玉川上水の辺りでハナミズキと共に

春は花 夏ほととぎす 秋は月 冬雪さえてすずしかりけり (道元)

*大久保利通像

2022年07月04日 | 捨て猫の独り言

 6月に郷里の新聞のサイトを覗いていたとき、『「大久保利通像の謎」一緒に殺された「車夫と馬」はどこに?』という記事を目にした。像は没後100年にあたり甲突川河畔に建てられたもので、鹿児島市の彫刻家中村晋也氏(95)の53歳のときの作品である。観光案内のサイトで紹介されているが見つからないという声が寄せられ、記者が出向くと小さな像が見えにくい場所にたしかに置かれていた。

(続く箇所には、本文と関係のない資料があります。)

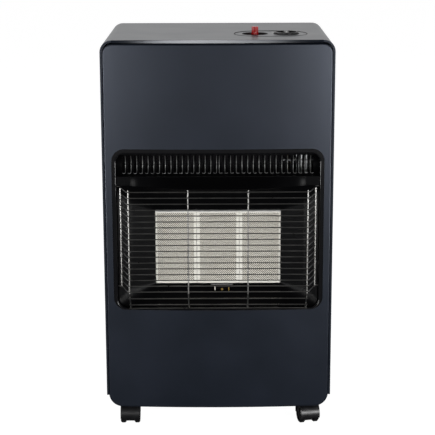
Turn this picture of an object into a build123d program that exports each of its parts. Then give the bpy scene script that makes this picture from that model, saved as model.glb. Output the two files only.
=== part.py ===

 製作者はその理由をつぎのように語った。「制作前に大久保の墓のある東京都の青山霊園を訪れたとき、ひときわ大きな墓の隣に中村太郎と馬の墓を見つけた。どうしても太郎と馬を弔ってあげたかった大久保家の心意気に感銘を受けた。製作依頼は大久保像のみだったが、足元に高さ20センチほどの像を加えた」私はたびたび青山霊園に訪れたことがあるが、うかつにも太郎と馬の墓に気づかなかった。つぎの機会に確かめようと思う。

 

 中村晋也氏は今でも日展に出品されているほどお元気で鹿児島彫刻界の大御所である。私は日展を見学することで中村氏の存在を知った。56歳で鹿児島中央駅広場の「若き薩摩の群像」62歳で伊集院駅広場の「島津義弘公像」制作などのことは今回しかと認識した。実は私が青山霊園を訪れるのはいつも日展見学とセットである。国立近代美術館と青山霊園は目と鼻の先だ。いろいろなことが私の中でおもしろいように繋がってきた感がある。

 つぎの帰郷のおりには、鹿児島中央駅に近くにある、甲突川河畔の大久保像を訪ねることにした。像の台座は高く、かじりつくように背伸びしないと太郎と馬の像に触れることができないかもしれない。鹿児島市民でもその存在を知る人は少ないだろう。だいぶ前に仲間うちで大久保像の話題がでたのは、この小さな像のことだったのかと今にして思う。その時は彫刻家中村晋也の名も知らず、紀尾井坂の暗殺事件のことも詳しいことは知らなかった。